What needs to be done: Provide the data again in its entirety, exactly as given.

━━━━━━

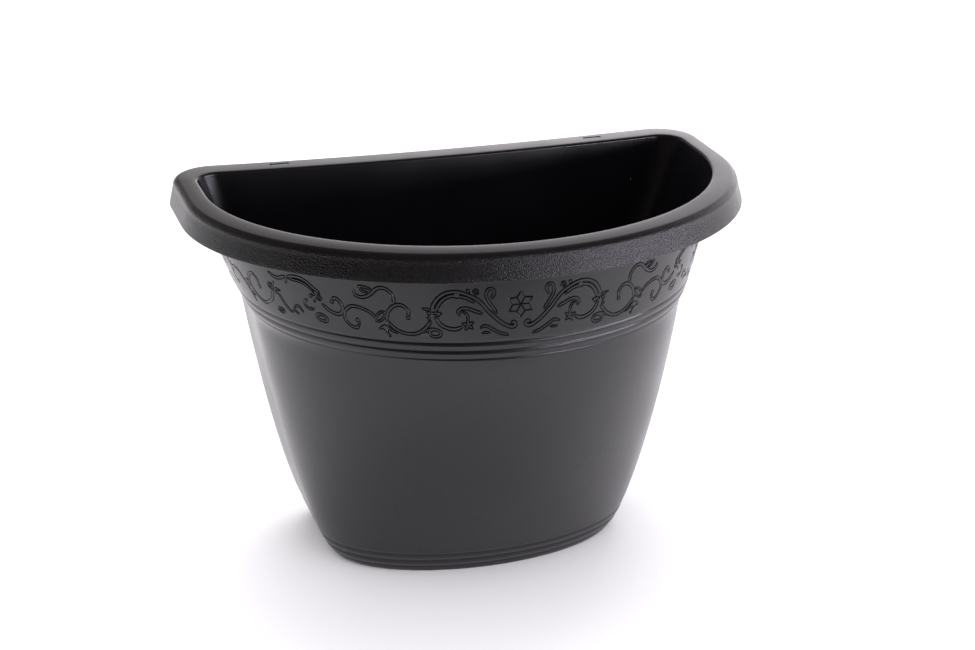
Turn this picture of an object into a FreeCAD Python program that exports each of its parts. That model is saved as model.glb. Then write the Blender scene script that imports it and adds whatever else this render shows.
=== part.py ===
import FreeCAD, Part
import math
import os

# A half-round wall planter. The wall it hangs on is the plane y = overall_depth / 2,
# the round front faces -Y, and the origin is under the middle of the box, on the table.
# Every size is in millimetres.

# Pot, outside
overall_width = 300.0
overall_depth = 180.0
overall_height = 200.0
wall = 2.4
back_draft = 4.0  # how much further the back wall stands off the building wall at the base
back_bow = 5.5  # hollow of the back, so that the pot bears on the wall at its two corners

# Rim: a flat top that rounds over into a turned-down skirt
skirt_height = 14.0
skirt_flare = 2.8
skirt_wall = 2.2
rim_round = 5.6
rim_width_side = 14.5
rim_width_front = 16.0
rim_width_back = 17.5
rim_straight = 57.5  # straight part of the side, from the building wall
rim_corner = 25.0

# Mouth and wall below the rim
mouth_straight = 50.0
mouth_corner = 12.0
knee_below_crest = 62.0  # where the flared ornamental band starts
band_flare = 22.4
band_curve = 0.79  # below 1, the band flares most at the knee
band_flare_front = 0.5
knee_straight = 62.0

# Base
base_half_width = 75.5
base_depth = 117.5  # from the building wall to the front of the base
side_curve = 0.59  # below 1, the sides belly out near the base
front_curve = 1.55  # above 1, the front turns upright before the knee
base_straight = 79.0
base_corner = 14.0
floor_thickness = 2.6
foot_height = 3.0
foot_width = 5.0

# Moulded grooves
groove_depth = 1.0  # V-shaped
groove_width = 2.4
groove_pitch = 4.3
band_groove_count = 3
band_groove_rise = 3.4  # lowest groove above the knee
base_groove_pitch = 4.7
base_groove_count = 3
base_groove_rise = 4.0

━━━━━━

Solution for this problem:
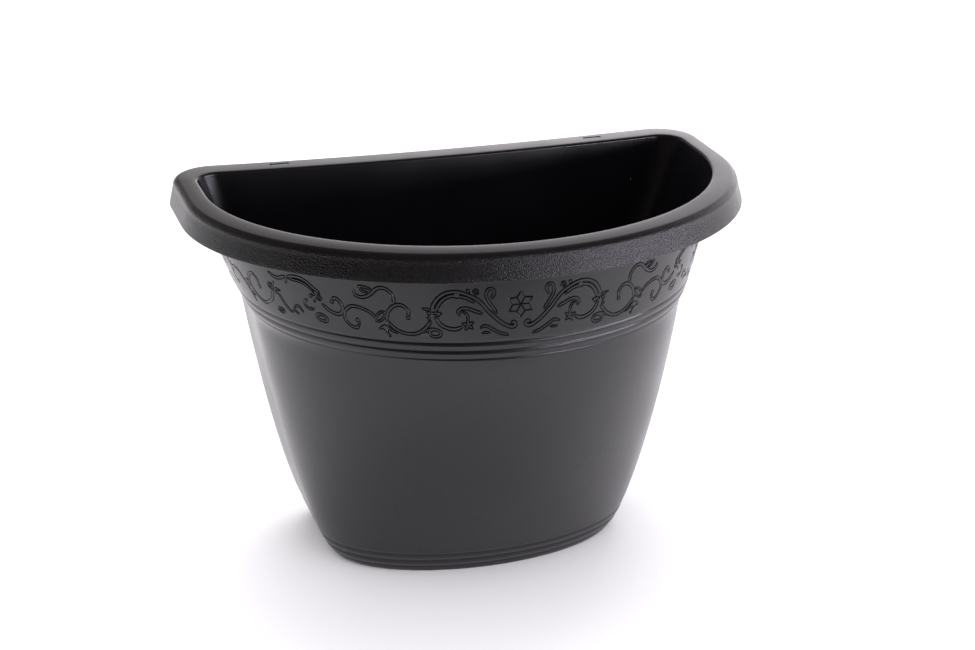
Turn this picture of an object into a FreeCAD Python program that exports each of its parts. That model is saved as model.glb. Then write the Blender scene script that imports it and adds whatever else this render shows.
=== part.py ===
import FreeCAD, Part
import math
import os

# A half-round wall planter. The wall it hangs on is the plane y = overall_depth / 2,
# the round front faces -Y, and the origin is under the middle of the box, on the table.
# Every size is in millimetres.

# Pot, outside
overall_width = 300.0
overall_depth = 180.0
overall_height = 200.0
wall = 2.4
back_draft = 4.0  # how much further the back wall stands off the building wall at the base
back_bow = 5.5  # hollow of the back, so that the pot bears on the wall at its two corners

# Rim: a flat top that rounds over into a turned-down skirt
skirt_height = 14.0
skirt_flare = 2.8
skirt_wall = 2.2
rim_round = 5.6
rim_width_side = 14.5
rim_width_front = 16.0
rim_width_back = 17.5
rim_straight = 57.5  # straight part of the side, from the building wall
rim_corner = 25.0

# Mouth and wall below the rim
mouth_straight = 50.0
mouth_corner = 12.0
knee_below_crest = 62.0  # where the flared ornamental band starts
band_flare = 22.4
band_curve = 0.79  # below 1, the band flares most at the knee
band_flare_front = 0.5
knee_straight = 62.0

# Base
base_half_width = 75.5
base_depth = 117.5  # from the building wall to the front of the base
side_curve = 0.59  # below 1, the sides belly out near the base
front_curve = 1.55  # above 1, the front turns upright before the knee
base_straight = 79.0
base_corner = 14.0
floor_thickness = 2.6
foot_height = 3.0
foot_width = 5.0

# Moulded grooves
groove_depth = 1.0  # V-shaped
groove_width = 2.4
groove_pitch = 4.3
band_groove_count = 3
band_groove_rise = 3.4  # lowest groove above the knee
base_groove_pitch = 4.7
base_groove_count = 3
base_groove_rise = 4.0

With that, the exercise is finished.